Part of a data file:
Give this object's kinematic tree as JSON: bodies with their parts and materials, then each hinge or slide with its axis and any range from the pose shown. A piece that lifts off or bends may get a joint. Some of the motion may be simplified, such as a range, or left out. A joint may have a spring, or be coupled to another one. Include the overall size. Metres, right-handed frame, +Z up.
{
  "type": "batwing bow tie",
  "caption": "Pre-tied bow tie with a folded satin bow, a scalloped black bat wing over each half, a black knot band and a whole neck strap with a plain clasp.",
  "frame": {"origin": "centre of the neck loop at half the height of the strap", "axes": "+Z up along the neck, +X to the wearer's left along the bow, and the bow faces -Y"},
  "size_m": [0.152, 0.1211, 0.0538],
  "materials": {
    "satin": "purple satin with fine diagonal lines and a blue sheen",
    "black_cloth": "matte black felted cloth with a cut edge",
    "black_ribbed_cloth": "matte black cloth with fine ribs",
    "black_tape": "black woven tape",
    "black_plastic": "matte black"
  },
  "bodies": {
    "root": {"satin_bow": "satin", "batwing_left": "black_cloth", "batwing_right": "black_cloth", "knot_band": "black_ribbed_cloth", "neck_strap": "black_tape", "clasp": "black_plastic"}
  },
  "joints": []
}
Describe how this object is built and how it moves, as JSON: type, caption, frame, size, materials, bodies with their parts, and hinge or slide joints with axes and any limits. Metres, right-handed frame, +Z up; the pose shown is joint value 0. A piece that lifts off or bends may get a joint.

__Problem to work on__
Show the lines where the word "joints" appears in the entries.

__The output__
  "joints": []
Describe how this object is built and how it moves, as JSON: type, caption, frame, size, materials, bodies with their parts, and hinge or slide joints with axes and any limits. Metres, right-handed frame, +Z up; the pose shown is joint value 0. A piece that lifts off or bends may get a joint.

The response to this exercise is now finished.